# New XLS and 8.5 SS EXV



## Burkartsplow (Nov 1, 2007)

Took Delivery of a couple new pieces of equipment this week. Installed the wiring and have the EXV almost all put together. Had to stop and watch the Buckeyes pull one out in the end. More pics to come of install and complete plows.


----------



## GMCHD plower (Nov 27, 2009)

NICE!! Picking up another truck or did you get the 2 plows for different accounts?


----------



## exmark (Apr 24, 2007)

Nice plows. You don't have two plows for just one truck?


----------



## tls22 (Sep 30, 2007)

Congrats......look foward to the complete set-up pics....


----------



## vt properties (Jan 28, 2010)

very nice....looking foward to some more pics.


----------



## THEGOLDPRO (Jun 18, 2006)

sweet!!!!!


----------



## Matson Snow (Oct 3, 2009)

They Look Great.....Keep the Pictures coming....I think i see some drool on that XLS...


----------



## deere615 (Jun 1, 2007)

Nice man, hey are you left handed or somthing trimmer racks seem backwards to me i got the same ones


----------



## f250man (Jan 28, 2005)

Looking good Aaron should speed things up this yr.


----------



## Mick76 (Aug 2, 2009)

Aaron,
Maybe I'm slow but it took me about 2 hours to get all the wiring done and neat with my XV... How long did it take you?


----------



## mercer_me (Sep 13, 2008)

GMCHD plower;1121738 said:


> NICE!! Picking up another truck or did you get the 2 plows for different accounts?
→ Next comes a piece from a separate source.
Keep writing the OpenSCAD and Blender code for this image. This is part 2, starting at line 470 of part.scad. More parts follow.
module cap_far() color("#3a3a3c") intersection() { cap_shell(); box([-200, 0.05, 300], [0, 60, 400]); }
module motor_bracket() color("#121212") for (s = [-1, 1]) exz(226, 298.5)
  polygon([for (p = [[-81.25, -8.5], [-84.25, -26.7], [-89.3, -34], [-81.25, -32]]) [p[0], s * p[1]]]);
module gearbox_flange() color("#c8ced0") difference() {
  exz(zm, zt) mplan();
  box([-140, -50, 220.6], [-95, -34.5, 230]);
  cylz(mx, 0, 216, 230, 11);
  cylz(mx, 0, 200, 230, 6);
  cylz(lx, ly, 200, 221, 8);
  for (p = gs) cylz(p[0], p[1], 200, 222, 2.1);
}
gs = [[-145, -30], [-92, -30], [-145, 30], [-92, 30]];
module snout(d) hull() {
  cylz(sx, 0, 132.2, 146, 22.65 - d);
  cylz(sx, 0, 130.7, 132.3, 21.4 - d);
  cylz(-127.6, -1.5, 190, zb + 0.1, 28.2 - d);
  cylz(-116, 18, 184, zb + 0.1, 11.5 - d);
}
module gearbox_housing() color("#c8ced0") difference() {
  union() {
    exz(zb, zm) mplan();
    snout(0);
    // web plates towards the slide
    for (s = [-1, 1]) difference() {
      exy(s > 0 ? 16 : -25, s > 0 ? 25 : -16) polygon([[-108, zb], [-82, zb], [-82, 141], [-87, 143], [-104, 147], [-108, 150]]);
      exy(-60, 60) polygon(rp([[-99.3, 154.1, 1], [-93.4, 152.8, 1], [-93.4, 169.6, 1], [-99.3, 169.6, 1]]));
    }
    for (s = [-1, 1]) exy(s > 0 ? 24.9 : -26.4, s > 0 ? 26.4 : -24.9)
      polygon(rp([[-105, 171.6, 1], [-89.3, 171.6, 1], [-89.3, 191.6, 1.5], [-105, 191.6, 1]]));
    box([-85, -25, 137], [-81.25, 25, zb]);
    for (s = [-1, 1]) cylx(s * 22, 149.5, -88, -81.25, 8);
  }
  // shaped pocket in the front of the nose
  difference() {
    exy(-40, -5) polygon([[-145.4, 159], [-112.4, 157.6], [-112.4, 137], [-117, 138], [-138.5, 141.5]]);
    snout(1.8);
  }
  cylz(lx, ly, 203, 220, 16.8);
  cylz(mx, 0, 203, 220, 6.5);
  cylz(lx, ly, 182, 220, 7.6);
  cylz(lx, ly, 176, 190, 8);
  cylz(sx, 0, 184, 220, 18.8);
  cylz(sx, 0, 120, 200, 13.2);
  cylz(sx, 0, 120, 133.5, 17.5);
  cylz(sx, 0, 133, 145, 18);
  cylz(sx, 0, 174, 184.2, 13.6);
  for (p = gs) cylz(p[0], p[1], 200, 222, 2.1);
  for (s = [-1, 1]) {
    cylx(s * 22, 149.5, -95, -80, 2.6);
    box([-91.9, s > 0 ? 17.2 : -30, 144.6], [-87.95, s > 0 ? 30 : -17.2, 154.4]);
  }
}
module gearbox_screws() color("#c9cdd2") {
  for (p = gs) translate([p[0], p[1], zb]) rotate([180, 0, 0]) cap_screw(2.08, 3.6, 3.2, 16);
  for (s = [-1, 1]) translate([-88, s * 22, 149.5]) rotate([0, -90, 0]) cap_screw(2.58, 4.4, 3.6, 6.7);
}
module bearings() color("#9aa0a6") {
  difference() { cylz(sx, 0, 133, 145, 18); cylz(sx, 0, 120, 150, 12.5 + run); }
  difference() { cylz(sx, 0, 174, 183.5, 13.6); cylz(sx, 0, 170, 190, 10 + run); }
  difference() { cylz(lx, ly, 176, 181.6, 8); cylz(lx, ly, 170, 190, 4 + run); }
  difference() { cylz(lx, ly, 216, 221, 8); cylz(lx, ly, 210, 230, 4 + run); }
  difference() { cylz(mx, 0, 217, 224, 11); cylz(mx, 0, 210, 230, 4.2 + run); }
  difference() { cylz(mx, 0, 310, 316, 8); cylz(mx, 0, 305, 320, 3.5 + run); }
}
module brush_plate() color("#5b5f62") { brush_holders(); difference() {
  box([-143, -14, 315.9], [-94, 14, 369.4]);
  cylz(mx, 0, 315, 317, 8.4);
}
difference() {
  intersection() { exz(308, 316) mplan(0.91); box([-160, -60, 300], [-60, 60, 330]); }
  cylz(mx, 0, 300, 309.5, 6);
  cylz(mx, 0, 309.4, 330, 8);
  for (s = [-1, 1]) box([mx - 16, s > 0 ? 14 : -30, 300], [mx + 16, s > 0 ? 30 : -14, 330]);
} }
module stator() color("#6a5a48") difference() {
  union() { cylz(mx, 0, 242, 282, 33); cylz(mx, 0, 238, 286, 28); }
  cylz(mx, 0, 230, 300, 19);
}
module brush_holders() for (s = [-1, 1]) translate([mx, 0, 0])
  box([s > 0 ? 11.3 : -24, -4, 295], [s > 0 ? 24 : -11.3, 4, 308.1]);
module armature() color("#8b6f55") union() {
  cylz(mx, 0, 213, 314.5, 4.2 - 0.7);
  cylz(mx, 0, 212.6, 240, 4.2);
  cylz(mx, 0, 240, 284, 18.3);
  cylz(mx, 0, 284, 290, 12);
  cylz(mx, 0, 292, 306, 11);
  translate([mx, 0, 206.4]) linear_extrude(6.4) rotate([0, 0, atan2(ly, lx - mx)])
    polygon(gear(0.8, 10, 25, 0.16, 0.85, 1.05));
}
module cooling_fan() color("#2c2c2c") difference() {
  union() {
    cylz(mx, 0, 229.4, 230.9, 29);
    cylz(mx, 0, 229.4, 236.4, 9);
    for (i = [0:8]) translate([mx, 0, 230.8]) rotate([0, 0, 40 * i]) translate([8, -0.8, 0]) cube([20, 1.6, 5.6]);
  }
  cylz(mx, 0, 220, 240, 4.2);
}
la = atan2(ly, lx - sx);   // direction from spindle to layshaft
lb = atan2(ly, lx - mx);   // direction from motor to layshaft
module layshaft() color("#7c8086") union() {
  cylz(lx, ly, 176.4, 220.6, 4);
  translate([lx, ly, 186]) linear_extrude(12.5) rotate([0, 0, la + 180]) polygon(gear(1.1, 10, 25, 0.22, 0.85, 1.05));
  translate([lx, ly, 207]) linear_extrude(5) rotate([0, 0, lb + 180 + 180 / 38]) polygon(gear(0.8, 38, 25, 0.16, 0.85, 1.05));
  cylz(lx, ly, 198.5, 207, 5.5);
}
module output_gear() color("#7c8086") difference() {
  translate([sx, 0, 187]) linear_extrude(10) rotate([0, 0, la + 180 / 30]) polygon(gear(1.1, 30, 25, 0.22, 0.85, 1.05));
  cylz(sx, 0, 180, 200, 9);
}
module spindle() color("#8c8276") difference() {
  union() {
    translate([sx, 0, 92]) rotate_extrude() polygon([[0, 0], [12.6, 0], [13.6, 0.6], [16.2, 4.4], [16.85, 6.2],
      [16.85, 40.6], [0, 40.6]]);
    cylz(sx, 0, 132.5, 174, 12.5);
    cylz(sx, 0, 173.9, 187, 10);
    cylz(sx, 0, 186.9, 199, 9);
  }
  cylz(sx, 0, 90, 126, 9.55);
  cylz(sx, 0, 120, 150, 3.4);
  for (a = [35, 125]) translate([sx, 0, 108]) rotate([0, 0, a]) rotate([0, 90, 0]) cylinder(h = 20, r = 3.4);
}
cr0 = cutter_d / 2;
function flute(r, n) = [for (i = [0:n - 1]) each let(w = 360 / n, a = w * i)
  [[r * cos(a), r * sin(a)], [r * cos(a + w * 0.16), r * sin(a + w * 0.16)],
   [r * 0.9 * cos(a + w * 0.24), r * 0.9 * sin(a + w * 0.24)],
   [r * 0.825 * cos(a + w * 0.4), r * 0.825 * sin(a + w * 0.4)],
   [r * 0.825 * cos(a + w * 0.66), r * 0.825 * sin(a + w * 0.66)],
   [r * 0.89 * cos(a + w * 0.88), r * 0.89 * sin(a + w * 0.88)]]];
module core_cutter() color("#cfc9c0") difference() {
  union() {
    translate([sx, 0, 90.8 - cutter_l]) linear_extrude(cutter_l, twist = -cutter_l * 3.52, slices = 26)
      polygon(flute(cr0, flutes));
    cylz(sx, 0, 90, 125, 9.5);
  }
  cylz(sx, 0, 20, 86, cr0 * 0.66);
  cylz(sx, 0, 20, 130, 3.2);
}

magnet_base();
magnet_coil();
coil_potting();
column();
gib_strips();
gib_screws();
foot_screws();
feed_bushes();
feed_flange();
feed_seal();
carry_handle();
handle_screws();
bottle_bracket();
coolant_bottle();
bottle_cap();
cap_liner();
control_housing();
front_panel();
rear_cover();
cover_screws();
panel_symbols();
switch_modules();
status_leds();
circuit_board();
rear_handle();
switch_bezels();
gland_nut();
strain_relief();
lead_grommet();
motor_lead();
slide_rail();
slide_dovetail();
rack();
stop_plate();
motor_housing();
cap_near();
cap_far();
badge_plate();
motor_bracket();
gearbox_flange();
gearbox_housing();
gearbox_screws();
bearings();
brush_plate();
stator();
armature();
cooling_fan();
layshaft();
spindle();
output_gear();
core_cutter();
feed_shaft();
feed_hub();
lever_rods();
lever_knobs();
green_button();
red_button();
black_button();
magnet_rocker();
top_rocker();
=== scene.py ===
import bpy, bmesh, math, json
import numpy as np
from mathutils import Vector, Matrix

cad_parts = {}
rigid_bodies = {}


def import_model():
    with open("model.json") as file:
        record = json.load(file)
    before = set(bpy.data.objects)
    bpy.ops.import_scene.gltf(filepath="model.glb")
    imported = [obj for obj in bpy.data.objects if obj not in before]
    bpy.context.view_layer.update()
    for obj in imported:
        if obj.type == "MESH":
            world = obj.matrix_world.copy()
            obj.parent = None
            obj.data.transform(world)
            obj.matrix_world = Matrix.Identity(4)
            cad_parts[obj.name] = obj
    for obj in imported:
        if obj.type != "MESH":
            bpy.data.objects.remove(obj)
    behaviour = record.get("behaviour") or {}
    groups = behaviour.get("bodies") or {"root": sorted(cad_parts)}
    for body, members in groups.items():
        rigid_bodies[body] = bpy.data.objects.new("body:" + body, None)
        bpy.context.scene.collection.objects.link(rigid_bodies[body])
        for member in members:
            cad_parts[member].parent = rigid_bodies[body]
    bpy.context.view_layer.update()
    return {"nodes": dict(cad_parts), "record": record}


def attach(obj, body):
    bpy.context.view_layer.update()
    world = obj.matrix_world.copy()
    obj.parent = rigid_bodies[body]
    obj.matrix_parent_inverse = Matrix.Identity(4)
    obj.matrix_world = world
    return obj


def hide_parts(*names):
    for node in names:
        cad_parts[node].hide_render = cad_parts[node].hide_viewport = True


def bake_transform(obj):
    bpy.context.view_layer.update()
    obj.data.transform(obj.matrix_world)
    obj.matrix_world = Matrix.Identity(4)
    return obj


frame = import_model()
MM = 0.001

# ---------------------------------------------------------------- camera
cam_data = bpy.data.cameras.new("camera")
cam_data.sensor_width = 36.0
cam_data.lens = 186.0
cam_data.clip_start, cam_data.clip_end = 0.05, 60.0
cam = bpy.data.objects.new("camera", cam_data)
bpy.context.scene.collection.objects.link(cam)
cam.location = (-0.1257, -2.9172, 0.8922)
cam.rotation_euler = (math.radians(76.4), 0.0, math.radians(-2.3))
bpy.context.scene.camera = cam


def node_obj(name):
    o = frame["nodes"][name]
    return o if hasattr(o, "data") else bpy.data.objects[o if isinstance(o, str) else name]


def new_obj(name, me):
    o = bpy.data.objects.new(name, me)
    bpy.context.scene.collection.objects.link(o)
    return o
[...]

I was wandering the same thing. Maybe he has a truck we don't know about. Nice plows by the way.


----------



## SnowMatt13 (Jan 8, 2003)

2 very nice plows.
Should serve you well


----------



## Jelinek61 (Mar 16, 2009)

Nice plows. He has to have another truck. two plows for one would be a waste of money


----------



## toby4492 (Dec 28, 2005)

Looking good Aaron. Hope you have a great season.


----------



## creativedesigns (Sep 24, 2007)

Jelinek61;1122551 said:


> Nice plows. He has to have another truck. two plows for one would be a waste of money


Your right! Now Burkartsplow can buy a Ford truck to go with the other plow!


----------



## EGLC (Nov 8, 2007)

deere615;1121893 said:


> Nice man, hey are you left handed or somthing trimmer racks seem backwards to me i got the same ones


he put them on curbside so that when he pulls up they're facing the lawn...thats my guess anyway.
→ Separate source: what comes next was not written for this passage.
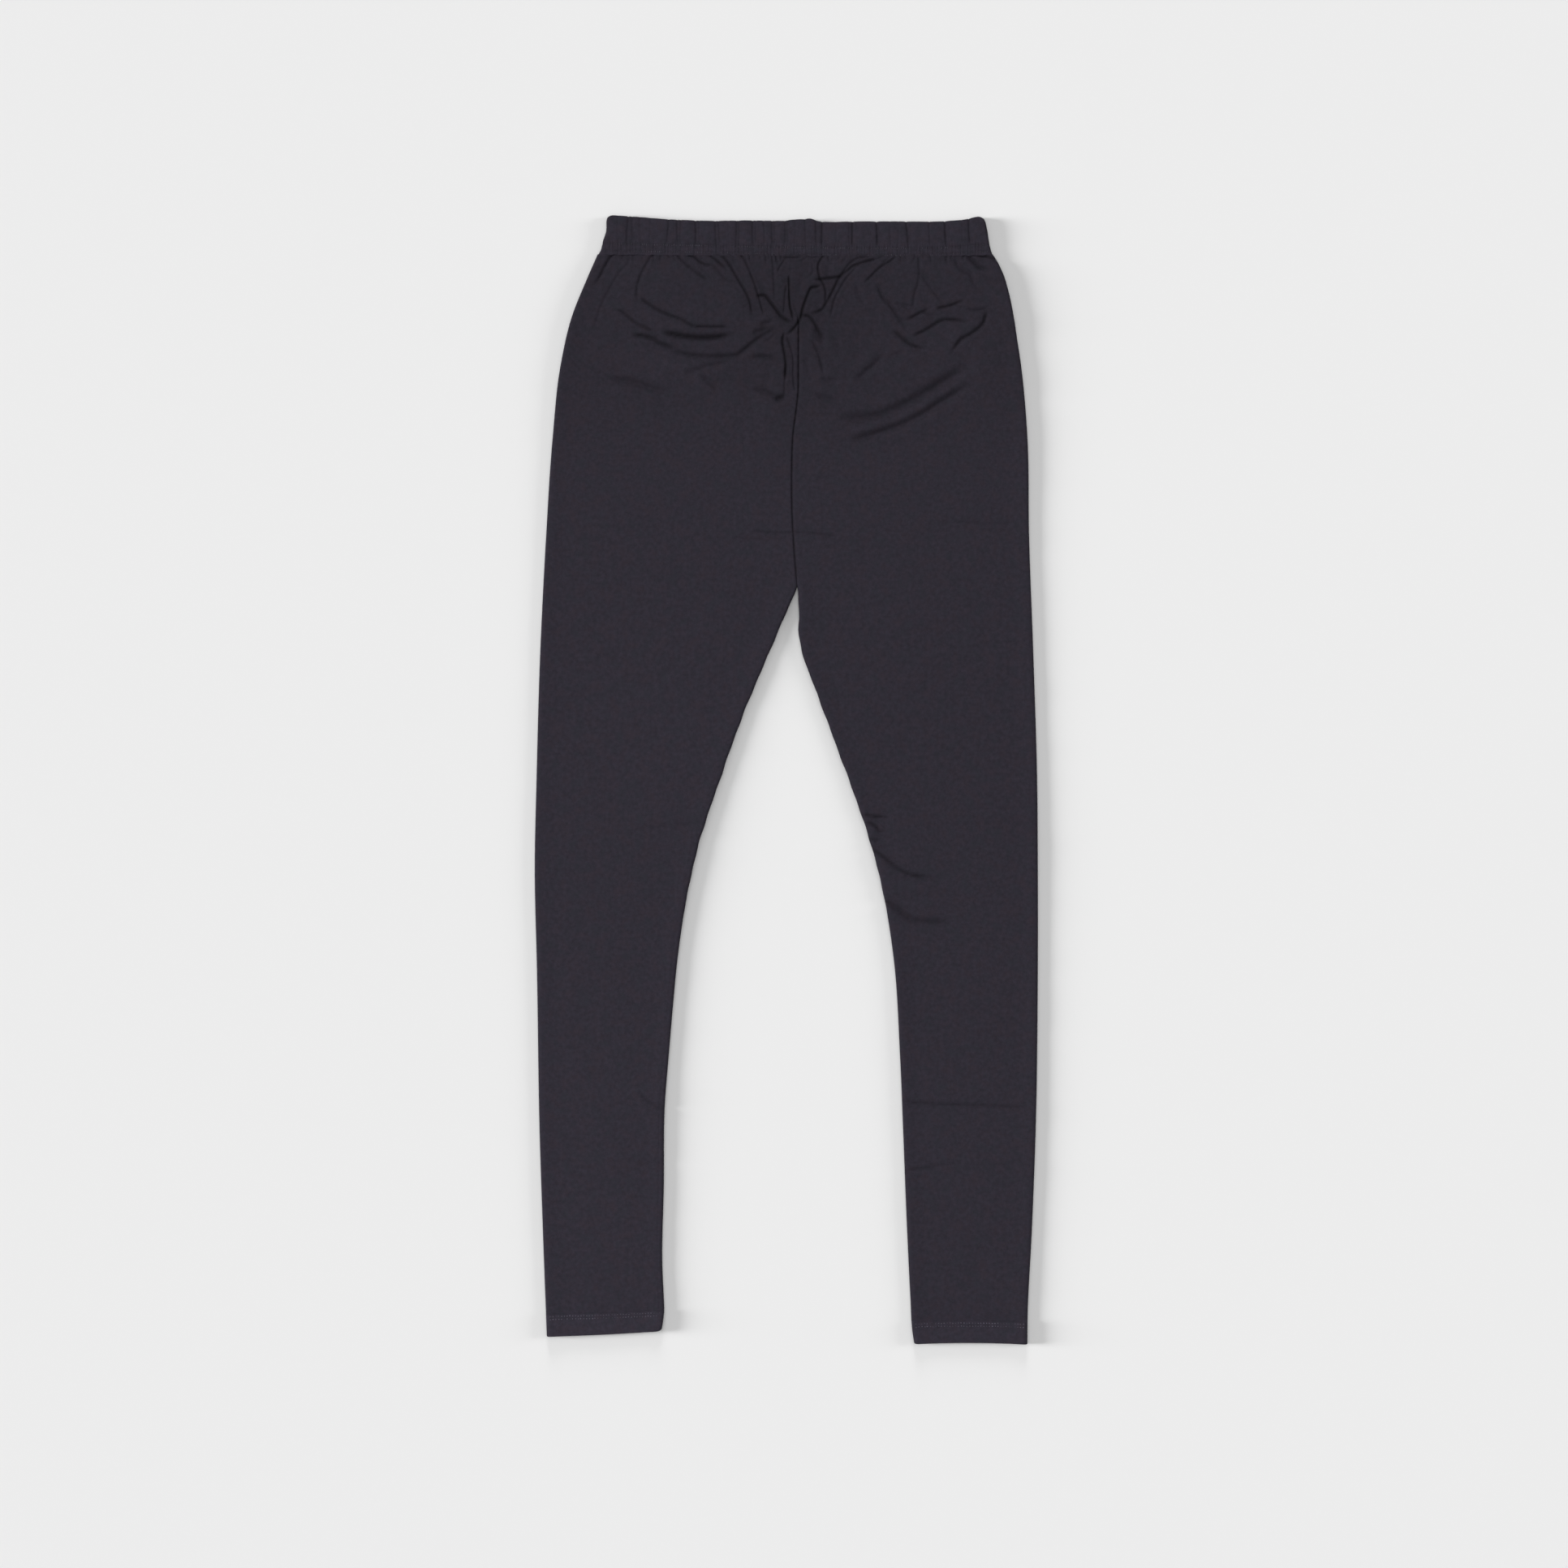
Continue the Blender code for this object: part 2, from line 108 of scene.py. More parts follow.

NICE PLOWS MAN!!! gonna be hella difference compared to the meyers you had!


----------



## deere615 (Jun 1, 2007)

EGLC;1122605 said:


> he put them on curbside so that when he pulls up they're facing the lawn...thats my guess anyway.
> 
> NICE PLOWS MAN!!! gonna be hella difference compared to the meyers you had!


actually thats not curb side the back of the trailer is the right of the picture you can see the tailight and front is the left see the truck bumper so thats the driver side of the trailer but the 2 poles should be switched if you are right handed and they are mounted on the driver side


----------



## Burkartsplow (Nov 1, 2007)

here are some more pics. You can see the damage on the XLS. It was on both sides and there was a gash on the side wing and more paint scrapped off on the back. New one on the way. They did a poor job of packaging. Plus the pallet broke in transit.


----------



## Burkartsplow (Nov 1, 2007)

Here are some more and somehow my cat Denali got in here. He likes boxes so I made him a box house with a sunroof.


----------



## f250man (Jan 28, 2005)

Mine was scratch on the front of the blade to where they had them all stacked together before they put them together for install


----------



## GMCHD plower (Nov 27, 2009)

So comeon spill, another truck coming or???


----------



## Burkartsplow (Nov 1, 2007)

Getting close to having the v plow together.


----------



## mercer_me (Sep 13, 2008)

That scratch is BS. When you pay good money for somthing it shouldn't have any scratches on it. Oh ya you should rotate your pictures.


----------



## Burkartsplow (Nov 1, 2007)

Here is the last that I have today. Got this one all together and on the truck. Only problem is the DS light is not working, but all other lights work and when you put the highbeams on the DS light then works on High. Figure that out tomorrow. Also some pics of the new salt deflector I made for the back of the truckcraft once I put the Deicer on.


----------



## Bruce'sEx (Sep 16, 2006)

My Guess would be that you might have hooked up the DS harness truck side wrong for common ground. flip the plug over on the headlight bulb over and should be good. Just a guess, could be wrong but sounds like you have highbeam plug correct, and just headlight plug needs flipping for common ground.


----------



## Burkartsplow (Nov 1, 2007)

and the finished deflector.


----------



## f250man (Jan 28, 2005)

Looks great Aaron keep up the good work and lets see some more pics


----------



## SharpBlades (Sep 13, 2009)

Lookin good! That sucks about the damage on the xls. of course I would have just asked for a couple hundred off the price.


----------



## Clapper&Company (Jan 4, 2005)

No, the 2nd plow is his back up plow lol....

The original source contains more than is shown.